Others see something else at work. Alabama’s Taxpayer and Citizen Protection Act of 2011 was perhaps the strictest of a wave of tough, anti-illegal-immigration bills passed in the South and West. Bill Armistead, chairman of the Republican Party of Alabama, said that back home, there is no great rush to change positions on immigration to curry favor with Latino voters.
“The feeling in Alabama is, if you’re here, you ought to be legal, and if you’re illegal, you ought to make arrangements to be somewhere other than Alabama or anywhere else in the country for that matter,” he said.
In such sentiments lie Mr. Sessions’s motivations, said Representative Luis V. Gutierrez, Democrat of Illinois, who has been pressing for comprehensive immigration legislation as long as Mr. Sessions has been fighting it.
“Those are his origins. He’s a reflection of home,” Mr. Gutierrez said.
Proponents of the Senate bill say Mr. Sessions’s dead-mackerel strategy will not work this time. Mr. Rubio’s courtship of conservative talk radio has so far muted the backlash that doomed the 2007 bill.
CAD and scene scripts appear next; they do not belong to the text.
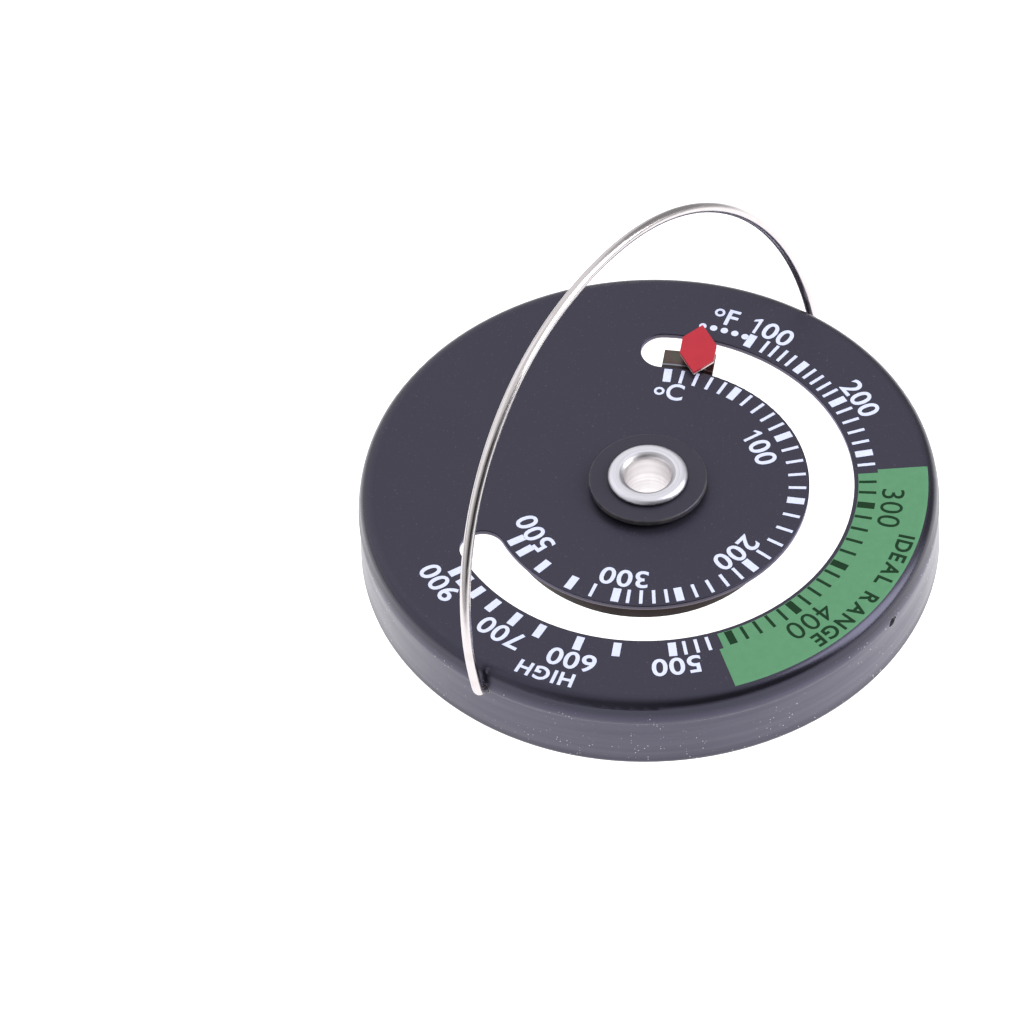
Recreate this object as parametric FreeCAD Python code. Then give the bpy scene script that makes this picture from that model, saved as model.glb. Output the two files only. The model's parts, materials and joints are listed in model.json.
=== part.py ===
import FreeCAD, Part
import math
import os

# Magnetic surface thermometer with a bimetal coil.
#
# A pressed steel case carries the printed dial. A hollow rivet on the centre
# line holds a washer in front of the dial and the coil hub, the magnet and its
# pole plate behind it. The coil's outer end turns a red flag that shows through
# a curved slot, and a wire bail swings in two holes of the skirt.
#
# Millimetres and degrees. +Z points out of the dial. The origin is the centre
# of the magnet's contact face, the surface that sits on the stove.
# Azimuths are counted anticlockwise from +X, looking down on the dial.

Vector = FreeCAD.Vector
AXIS_Z = Vector(0, 0, 1)

# ---- Driving dimensions ------------------------------------------------------

# Case: one drawn cup of sheet steel, open at the back.
DIAL_Z = 10.0             # height of the dial face above the contact face
SHEET_T = 0.6             # thickness of the sheet
CASE_R = 31.5             # outside radius of the skirt, 63 mm across
SHOULDER_R = 1.45         # outside radius of the bend between dial and skirt
SHOULDER_TURN = 75.0      # angle that it turns before the gentler curve below it
CREASE_Z = 7.0            # height of the crease where that curve turns upright
CREASE_STEP = 0.12        # how far the skirt draws in just below the crease
LIP_Z = 0.3               # height of the skirt's rolled edge above the stove
LIP_R = 0.8               # outside radius of the rolled edge

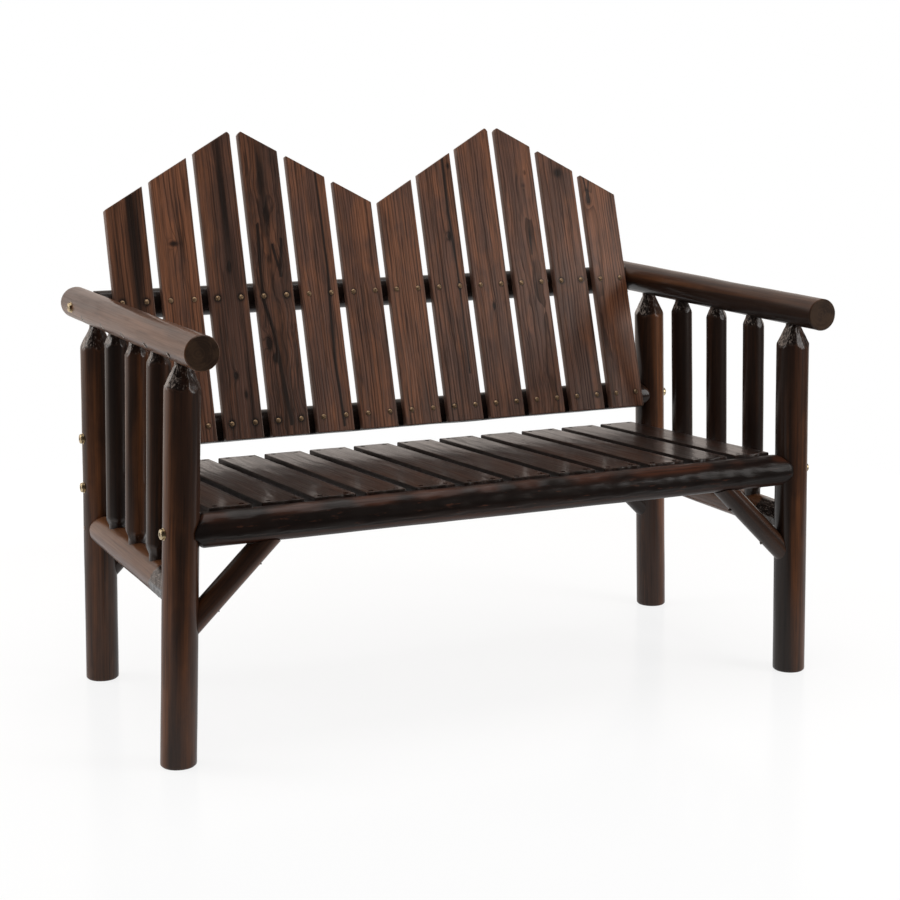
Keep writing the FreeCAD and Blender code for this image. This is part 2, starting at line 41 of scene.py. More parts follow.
# The bench's main sizes in metres, as the solid model has them. Front is -Y, left is -X.
bench = dict(
    legSpacing=1.168, rowSpacing=0.508,
    splay={
        ("left", "front"): 0.0205, ("left", "rear"): 0.0055, ("right", "front"): 0.0095,
        ("right", "rear"): 0.0205,
    },
    armLength=0.74, armOverhang=0.09, armHeight=0.6865, frontRailHeight=0.385, rearRailHeight=0.3625,
    backRailHeight=0.453, sideRailHeight=0.287, braceReach=0.172, backLean=radians(17), legRadius=0.03,
    armRadius=0.0285, frontRailRadius=0.03, rearRailRadius=0.0285, backRailRadius=0.0285,
    sideRailRadius=0.0285, spindleRadius=0.02025, braceRadius=0.0195, tenonRadius=0.0125, tenonPastAxis=0.005,
    boardCount=12, boardWidth=0.0755, boardPitch=0.092, boardThickness=0.016, screwSpread=0.046,
    copeGap=0.0002, spindleMiddle=0.1,
)
sideSign = {"left": -1, "right": 1}
frontY = bench["armOverhang"] - bench["armLength"] / 2
rearY = frontY + bench["rowSpacing"]
rowY = {"front": frontY, "rear": rearY}
upperRailY = rearY + (bench["armHeight"] - bench["backRailHeight"]) * tan(bench["backLean"])
seatSlope = atan2(bench["frontRailHeight"] - bench["rearRailHeight"], bench["rowSpacing"])
seatRun = bench["rowSpacing"] / cos(seatSlope)


def legPoint(side, row, height):
    out = bench["legSpacing"] / 2 + bench["splay"][(side, row)] * (1 - height / bench["armHeight"])
    return Vector((sideSign[side] * out, rowY[row], height))


def sideRailPoint(side, y):
    front = legPoint(side, "front", bench["sideRailHeight"])
    rear = legPoint(side, "rear", bench["sideRailHeight"])
    return front.lerp(rear, (y - frontY) / bench["rowSpacing"])


def legWay(side, row):
    return legPoint(side, row, 1) - legPoint(side, row, 0)


def legCope(side, row, height):
    # Where a log's end is coped round a leg: a point on the leg's axis, its way and the radius.
    return legPoint(side, row, height), legWay(side, row), bench["legRadius"] + bench["copeGap"]


# Small helpers


def unit(value):
    return max(0.0, min(1.0, value))


def bell(far, width):
    return exp(-((far / width) ** 2))


def ringWay(around):
    return Vector((cos(around), sin(around), 0))


def link(obj):
    bpy.context.scene.collection.objects.link(obj)
    return obj


def meshObject(name, bm):
    mesh = bpy.data.meshes.new(name)
    bm.to_mesh(mesh)
    bm.free()
    return link(bpy.data.objects.new(name, mesh))


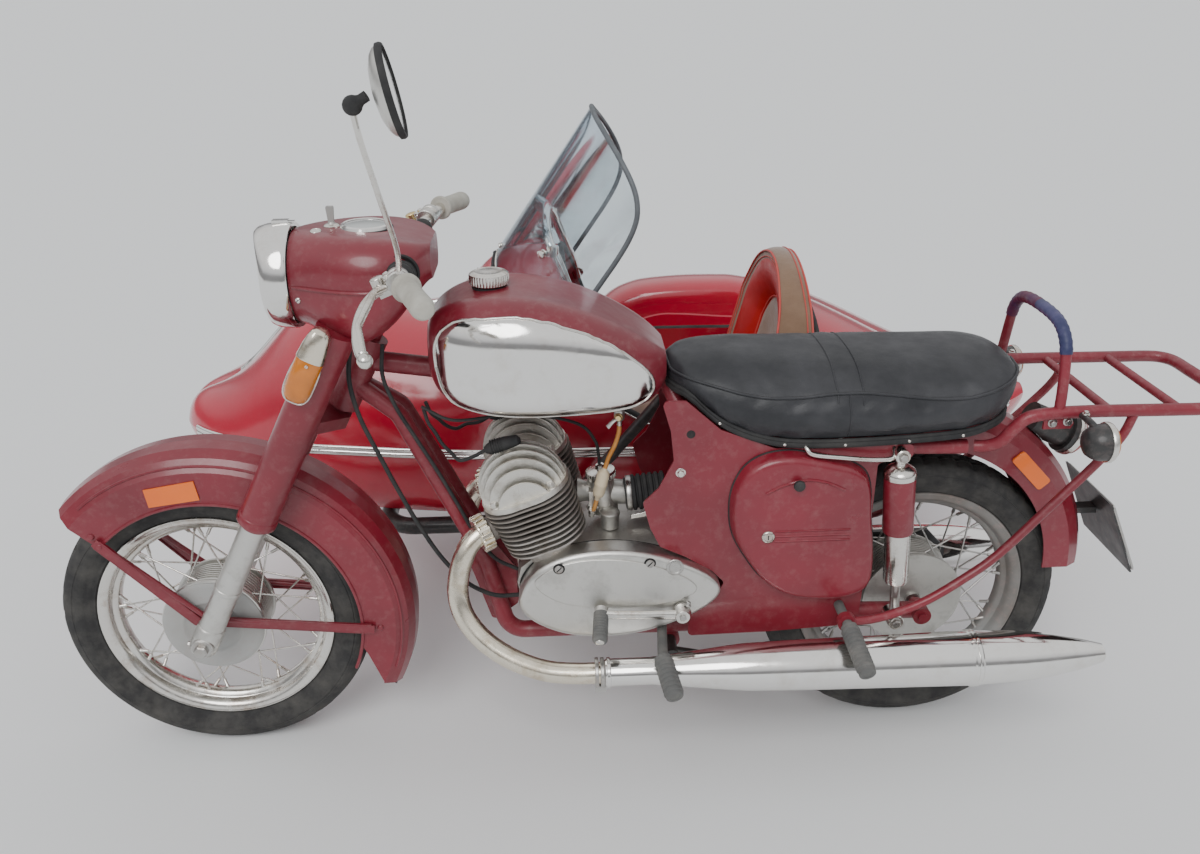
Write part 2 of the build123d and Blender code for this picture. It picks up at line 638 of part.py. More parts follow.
# Cylinder heads: domed stacks of upright fins, slotted fore and aft.
head_fins = [
    (-60.0, 46.0, 34.0), (-47.0, 60.0, 54.0), (-34.0, 69.0, 68.0), (-21.0, 75.0, 78.0), (-8.0, 78.0, 84.0),
    (5.0, 78.0, 84.0), (18.0, 75.0, 78.0), (31.0, 69.0, 68.0), (44.0, 60.0, 54.0), (57.0, 46.0, 34.0),
]
with BuildPart() as cylinder_heads:
    for side in (-1, 1):
        flat = barrel_plane(side).offset(head_base)
        with BuildSketch(flat):
            RectangleRounded(138.0, 160.0, 62.0)
        extrude(amount=10.0)
        foot = flat.origin
        for dy, half, tall in head_fins:
            spot = foot + Vector(0, dy + 3.2, 0) + up_cylinder * 9.0
            with BuildSketch(Plane(origin=spot, x_dir=(math.cos(lean), 0, math.sin(lean)), z_dir=(0, -1, 0))):
                with BuildLine():
                    ThreePointArc((-half, 0), (0, tall), (half, 0))
                    Line((half, 0), (-half, 0))
                make_face()
            extrude(amount=3.6)
        with BuildSketch(flat):
            Circle(30.0)
        extrude(amount=62.0)
cylinder_heads.part.label = "cylinder_heads"
export_step(cylinder_heads.part, "parts/cylinder_heads.step")

with BuildPart() as carburettor:
    rod((-640.0, 0, 520.0), (-540.0, 0, 512.0), 24.0)
    rod((-588.0, 0, 470.0), (-600.0, 0, 590.0), 25.0)
    block(-614.0, -560.0, -24.0, 24.0, 462.3, 482.0)
    rod((-545.0, 0, 512.0), (-470.0, 0, 520.0), 34.0)
carburettor.part.label = "carburettor"
export_step(carburettor.part, "parts/carburettor.step")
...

Proponents are unified enough to keep the Sessions amendment barrage from gumming up the bill and making it collapse of its own weight.
The news climate is also different. By coincidence, the immigration bill has largely been kept off the front pages and nightly news by a stream of other events: the Boston Marathon bombing, the Internal Revenue Service scandal, National Security Agency surveillance and others. Conservative activists have trained their fire on the I.R.S. and the Obama administration’s handling of the attack in Benghazi, Libya.
But in the end, proponents say, times have simply changed on Mr. Sessions. “For me, Sessions is there because he represents a discredited immigration philosophy, but his plan was put up Nov. 6 to the voters, and it lost,” Mr. Gutierrez said.
Mr. Sessions is not so sure. “I don’t think it’s a done deal,” he said.“Public confidence will continue to erode, and it could find itself in trouble quicker than you think.”